The college parent can immediately provide supplementary funds–either by an infusion of cash into an account, providing a credit card with a higher limit, or by paying off debt incurred by the student.  But if the financial crisis is a result of profligate spending or irresponsible fiscal habit, then the parent might choose the wise course of ceasing to supplement such behavior and allowing the consequences to apply.

This course is not available to the taxpayer, and thus we now have the endless series of bailouts that began with the collapse of the inflated home mortgage industry.  With each new failure of a business or industry, the cry goes out from the federal government that we must send cash, or severe calamity will befall us.

Home mortgages and home values collapsed because the government coerced lending institutions to make loans to those who could not afford to repay them.  The crisis was not, as Democrats claimed in the recent presidential campaign, due to deregulation, but rather to over-regulation.  Such regulations were virtually all due to Democrat initiatives.

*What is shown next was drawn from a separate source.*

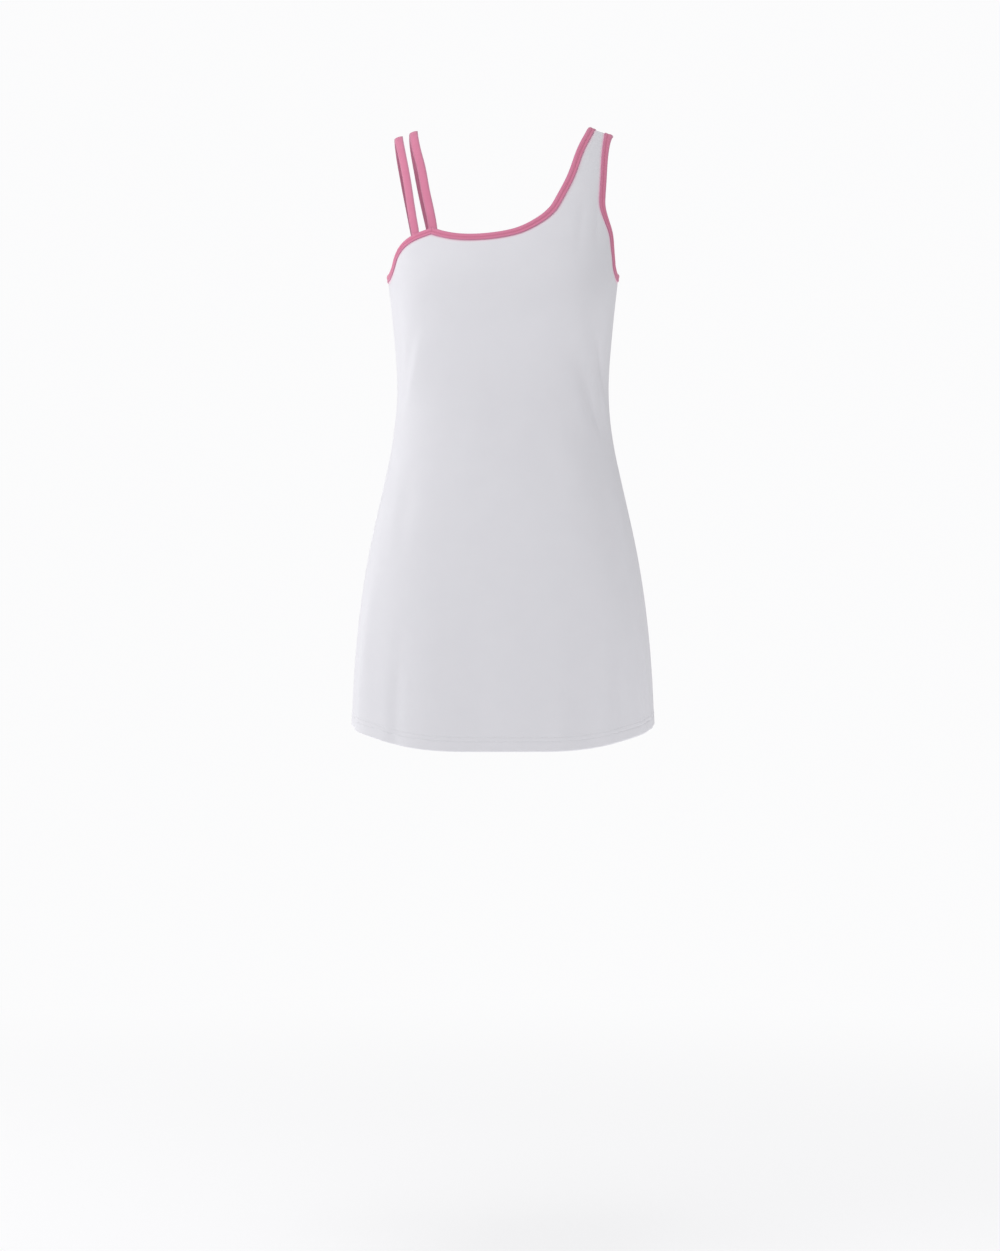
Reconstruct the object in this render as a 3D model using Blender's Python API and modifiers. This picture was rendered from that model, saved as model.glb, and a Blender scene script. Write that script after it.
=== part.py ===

The solution, the government told us, was to bail out the various lending institutions lest all the credit dry up and the economy grind to a halt.  This solution was championed by the Bush administration, both presidential candidates, and an embarrassing bipartisan majority in Congress.  Once the staggering $700 billion initial price tag was swallowed by taxpayers, the price has continued to rise, and the scope of essential industries has steadily widened to include car companies, media outlets and who knows what else.

But bailouts, while possibly extending the lives of struggling enterprises, do nothing but weaken the overall economy.  They accomplish this mischief by contravening the ruthlessly fair hand of the free market, which penalizes unsuccessful companies and rewards successful ones.

In a free market, a company that provides a popular product or service at the best price will be rewarded with increased business and revenue.  A company that fails to do so will be punished with decreasing business and revenue.  The free market ensures that the most efficient provider of products and services will thrive, while less efficient ones will fail.  This is the strength of the American economy.

But when government steps in to “save” businesses or industries, their largesse rewards the least efficient companies, ensuring that their inefficiencies will continue.  By a like amount, bailouts punish efficient companies by giving unfair advantage to their competitors and negating the hard-earned market share that good management has provided.  The government is not merely picking winners and losers in the marketplace.  They are using our money to punish sound business practice and reward those who can’t compete.  No program would better guarantee the eventual breakdown of the American free enterprise system than this ever-expanding policy of bailouts.

Just as a parent who wishes to teach his or her college age child responsibility should allow the consequences of poor financial decisions to bring that lesson home, so should the federal government allow the free market to pick winners and losers in the economy.  Yes, the government is to blame for the crisis, but that surely means they should not be trusted with trillions of our dollars to provide a solution.

With a liberal President and Congress, it is unlikely that free market forces will be allowed to return the economy to health in the short term.  It is much more probable that further regulation, subsidy, and central planning will continue to distort the free market and extend the cost of recovery.  And the “send money” messages will continue to arrive from the government.  At least until the free-spending students of policy in Washington enroll in Econ 101.